Direction: Would you copy out the whole listing exactly as given?

+++ Dataset content +++

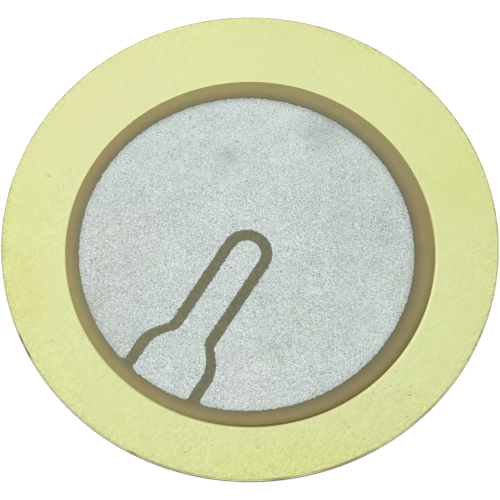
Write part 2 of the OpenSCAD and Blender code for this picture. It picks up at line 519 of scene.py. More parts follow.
@dataclass(frozen=True)
class SinteredCeramic(Finish):
    """Unglazed piezoelectric ceramic."""

    middle: Spot = ORIGIN
    reach: float = 10.0
    top: float = 0.53
    print_middle: Spot = ORIGIN
    print_reach: float = 9.0
    colour: Colour = (0.368, 0.309, 0.14)  # The colour of its margin
    shaded: Colour = (0.255, 0.228, 0.12)  # The margin beside the print, darker: painted shade where the silver keeps light out of the ceramic
    fringe: Colour = (0.17, 0.17, 0.1)  # The margin's dark line along the print
    brim: Colour = (0.36, 0.32, 0.113)  # The margin's outer edge, lighter: painted light thrown up from the brass beside it
    stained: Colour = (0.177, 0.189, 0.112)  # The darker colour within the print's outline
    worn: Colour = (0.228, 0.226, 0.131)  # The lighter colour there
    wall: Colour = (0.36, 0.31, 0.12)
    foot: Colour = (0.16, 0.12, 0.028)  # The wall and the outer margin towards the lower right, darker: painted shade on the side turned from the light
    cool: Colour = (0.975, 1.01, 0.995)  # The tint of its greener mottles
    warm: Colour = (1.04, 0.98, 0.955)  # The tint of its browner mottles
    fresh: Colour = (0.45, 0.39, 0.18)  # The colour of a chip
    clouds: tuple[Cloud, ...] = (
        # The broad patches darken the lower right and lighten the rest: painted shade and painted light. The
        # small ones are tones and stains.
        Cloud(9.0, -6.5, 15.0, (0.82, 0.83, 0.85)),
        Cloud(-8.5, -4.5, 6.5, (1.1, 1.11, 1.04)),
        Cloud(-7.0, 7.0, 5.0, (1.01, 0.965, 0.965)),
        Cloud(-4.0, 9.5, 9.0, (1.06, 1.08, 1.0)),
        Cloud(5.08, -9.15, 0.3, (1.2, 0.62, 0.5)),
        Cloud(-5.6, -8.4, 1.4, (1.04, 0.95, 0.9)),
        Cloud(-9.9, 0.0, 1.6, (1.02, 0.97, 0.92)),
        Cloud(9.8, 1.5, 1.2, (1.04, 0.96, 0.9)),
        Cloud(5.5, 8.5, 8.0, (1.0, 1.04, 1.03)),
        Cloud(9.5, -2.0, 3.0, (1.06, 1.06, 1.03)),
    )

    def paint(self, graph: Surface) -> dict[str, Any]:
        """Paints the sintered grain, the margin's tones, the wall and fresh chips, with painted shade beside
        the print and towards the lower right, and painted light on the margin's outer band and away from the
        lower right.

        Args:
            graph: The material's graph.

        Returns:
            What each socket of the shader takes, by name.
        """
        grain = graph.grain(18.0, 2.0, 31.0)
        haze = graph.grain(0.9, 2.0, 32.0)
        mottle = graph.grain(2.6, 3.0, 33.0)
        patch = graph.grain(4.0, 2.0, 34.0).ramp(0.38, 0.62)
        from_print = graph.away(self.print_middle) + 0.08 * (haze - 0.5)
        from_middle = graph.away(self.middle) + 0.1 * (haze - 0.5)
        uphill = graph.uphill()
        painted_light_side = graph.painted_light_side(self.reach)

        # Painted shade beside the print, where the silver keeps light out of the ceramic.
        beside = from_print.ramp(self.print_reach + 0.6, self.print_reach - 0.02)
        colour = graph.mix(self.colour, self.shaded, beside * (1.0 + 0.3 * uphill))
        # Painted light on the margin's outer band.
        colour = graph.mix(colour, self.brim, from_middle.ramp(self.reach - 0.35, self.reach - 0.05))
        near = from_print.ramp(self.print_reach + 0.17, self.print_reach + 0.04)
        colour = graph.mix(colour, self.fringe, (0.3 + 0.45 * uphill) * near * (0.6 + 0.8 * mottle))
        # Painted shade on the outer margin towards the lower right.
        brink = painted_light_side * from_middle.ramp(self.reach - 0.3, self.reach)
        colour = graph.mix(colour, self.foot, 0.45 * brink)
        within = from_print.ramp(self.print_reach + 0.05, self.print_reach - 0.1)
        colour = graph.mix(colour, graph.mix(self.stained, self.worn, patch), within)
        colour = graph.tinted(colour, self.cool, self.warm, mottle.ramp(0.38, 0.62))
        # Painted shade on the wall towards the lower right, deepest low down.
        sunk = graph.z.ramp(self.top - 0.02, self.top - 0.12)
        wall = graph.mix(self.wall, self.foot, painted_light_side * (0.6 + 0.4 * sunk))
        colour = graph.mix(colour, wall, graph.z.ramp(self.top - 0.035, self.top - 0.055))
        colour = graph.mix(colour, self.fresh, graph.wear())
        colour = graph.clouded(colour, self.clouds)
        return {
            "Base Color": graph.scaled(colour, 0.79 + 0.18 * grain + 0.12 * haze + 0.12 * mottle),
            "Roughness": 0.4 + 0.15 * grain,
            "Specular IOR Level": 0.25,
            "Normal": graph.bump(grain, 0.002 * MM),
        }


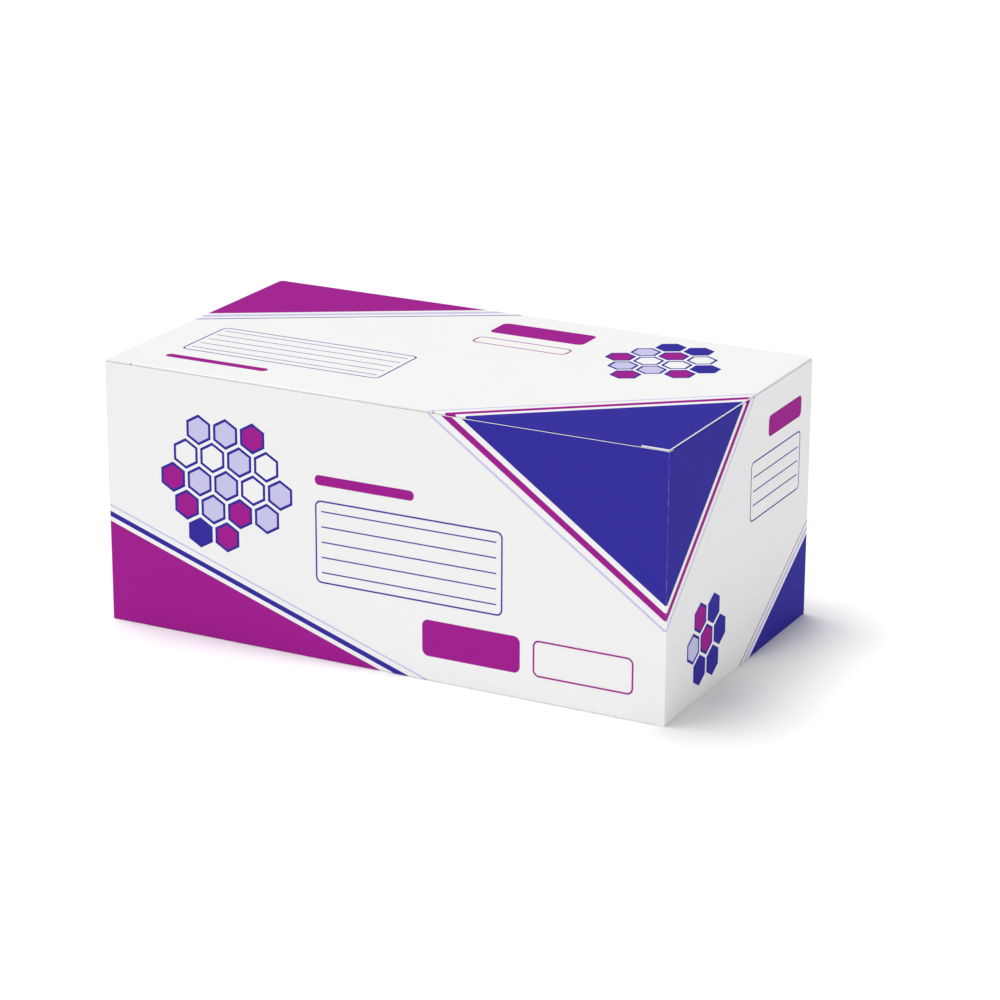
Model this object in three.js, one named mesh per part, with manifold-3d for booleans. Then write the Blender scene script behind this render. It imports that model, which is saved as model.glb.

+++

Result of the exercise:
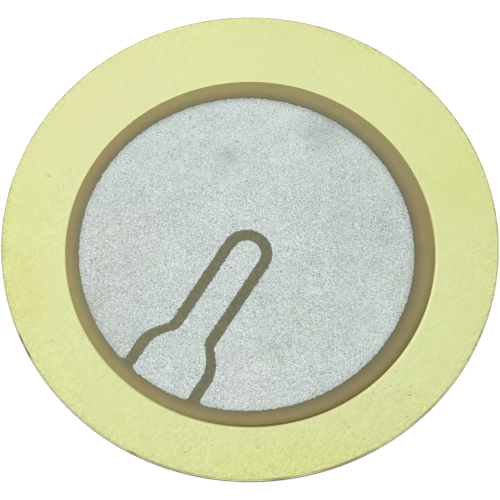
Write part 2 of the OpenSCAD and Blender code for this picture. It picks up at line 519 of scene.py. More parts follow.
@dataclass(frozen=True)
class SinteredCeramic(Finish):
    """Unglazed piezoelectric ceramic."""

    middle: Spot = ORIGIN
    reach: float = 10.0
    top: float = 0.53
    print_middle: Spot = ORIGIN
    print_reach: float = 9.0
    colour: Colour = (0.368, 0.309, 0.14)  # The colour of its margin
    shaded: Colour = (0.255, 0.228, 0.12)  # The margin beside the print, darker: painted shade where the silver keeps light out of the ceramic
    fringe: Colour = (0.17, 0.17, 0.1)  # The margin's dark line along the print
    brim: Colour = (0.36, 0.32, 0.113)  # The margin's outer edge, lighter: painted light thrown up from the brass beside it
    stained: Colour = (0.177, 0.189, 0.112)  # The darker colour within the print's outline
    worn: Colour = (0.228, 0.226, 0.131)  # The lighter colour there
    wall: Colour = (0.36, 0.31, 0.12)
    foot: Colour = (0.16, 0.12, 0.028)  # The wall and the outer margin towards the lower right, darker: painted shade on the side turned from the light
    cool: Colour = (0.975, 1.01, 0.995)  # The tint of its greener mottles
    warm: Colour = (1.04, 0.98, 0.955)  # The tint of its browner mottles
    fresh: Colour = (0.45, 0.39, 0.18)  # The colour of a chip
    clouds: tuple[Cloud, ...] = (
        # The broad patches darken the lower right and lighten the rest: painted shade and painted light. The
        # small ones are tones and stains.
        Cloud(9.0, -6.5, 15.0, (0.82, 0.83, 0.85)),
        Cloud(-8.5, -4.5, 6.5, (1.1, 1.11, 1.04)),
        Cloud(-7.0, 7.0, 5.0, (1.01, 0.965, 0.965)),
        Cloud(-4.0, 9.5, 9.0, (1.06, 1.08, 1.0)),
        Cloud(5.08, -9.15, 0.3, (1.2, 0.62, 0.5)),
        Cloud(-5.6, -8.4, 1.4, (1.04, 0.95, 0.9)),
        Cloud(-9.9, 0.0, 1.6, (1.02, 0.97, 0.92)),
        Cloud(9.8, 1.5, 1.2, (1.04, 0.96, 0.9)),
        Cloud(5.5, 8.5, 8.0, (1.0, 1.04, 1.03)),
        Cloud(9.5, -2.0, 3.0, (1.06, 1.06, 1.03)),
    )

    def paint(self, graph: Surface) -> dict[str, Any]:
        """Paints the sintered grain, the margin's tones, the wall and fresh chips, with painted shade beside
        the print and towards the lower right, and painted light on the margin's outer band and away from the
        lower right.

        Args:
            graph: The material's graph.

        Returns:
            What each socket of the shader takes, by name.
        """
        grain = graph.grain(18.0, 2.0, 31.0)
        haze = graph.grain(0.9, 2.0, 32.0)
        mottle = graph.grain(2.6, 3.0, 33.0)
        patch = graph.grain(4.0, 2.0, 34.0).ramp(0.38, 0.62)
        from_print = graph.away(self.print_middle) + 0.08 * (haze - 0.5)
        from_middle = graph.away(self.middle) + 0.1 * (haze - 0.5)
        uphill = graph.uphill()
        painted_light_side = graph.painted_light_side(self.reach)

        # Painted shade beside the print, where the silver keeps light out of the ceramic.
        beside = from_print.ramp(self.print_reach + 0.6, self.print_reach - 0.02)
        colour = graph.mix(self.colour, self.shaded, beside * (1.0 + 0.3 * uphill))
        # Painted light on the margin's outer band.
        colour = graph.mix(colour, self.brim, from_middle.ramp(self.reach - 0.35, self.reach - 0.05))
        near = from_print.ramp(self.print_reach + 0.17, self.print_reach + 0.04)
        colour = graph.mix(colour, self.fringe, (0.3 + 0.45 * uphill) * near * (0.6 + 0.8 * mottle))
        # Painted shade on the outer margin towards the lower right.
        brink = painted_light_side * from_middle.ramp(self.reach - 0.3, self.reach)
        colour = graph.mix(colour, self.foot, 0.45 * brink)
        within = from_print.ramp(self.print_reach + 0.05, self.print_reach - 0.1)
        colour = graph.mix(colour, graph.mix(self.stained, self.worn, patch), within)
        colour = graph.tinted(colour, self.cool, self.warm, mottle.ramp(0.38, 0.62))
        # Painted shade on the wall towards the lower right, deepest low down.
        sunk = graph.z.ramp(self.top - 0.02, self.top - 0.12)
        wall = graph.mix(self.wall, self.foot, painted_light_side * (0.6 + 0.4 * sunk))
        colour = graph.mix(colour, wall, graph.z.ramp(self.top - 0.035, self.top - 0.055))
        colour = graph.mix(colour, self.fresh, graph.wear())
        colour = graph.clouded(colour, self.clouds)
        return {
            "Base Color": graph.scaled(colour, 0.79 + 0.18 * grain + 0.12 * haze + 0.12 * mottle),
            "Roughness": 0.4 + 0.15 * grain,
            "Specular IOR Level": 0.25,
            "Normal": graph.bump(grain, 0.002 * MM),
        }


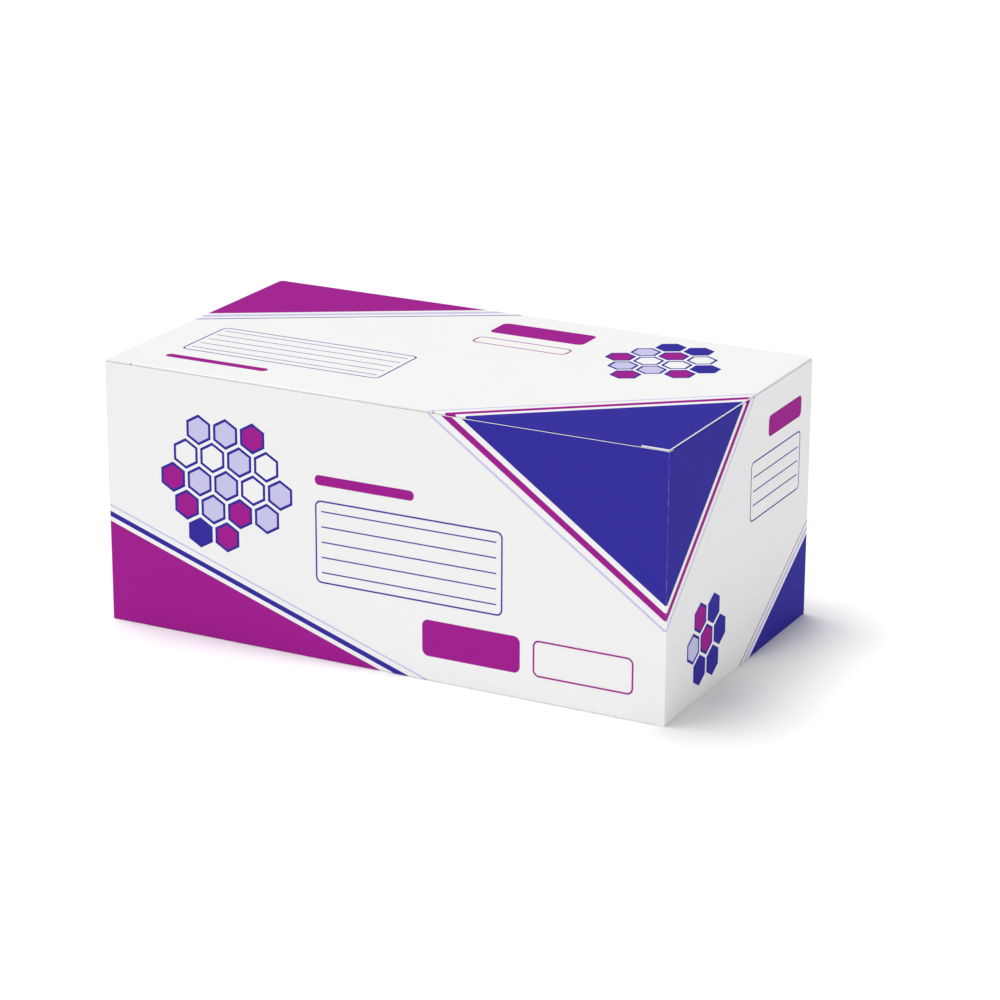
Model this object in three.js, one named mesh per part, with manifold-3d for booleans. Then write the Blender scene script behind this render. It imports that model, which is saved as model.glb.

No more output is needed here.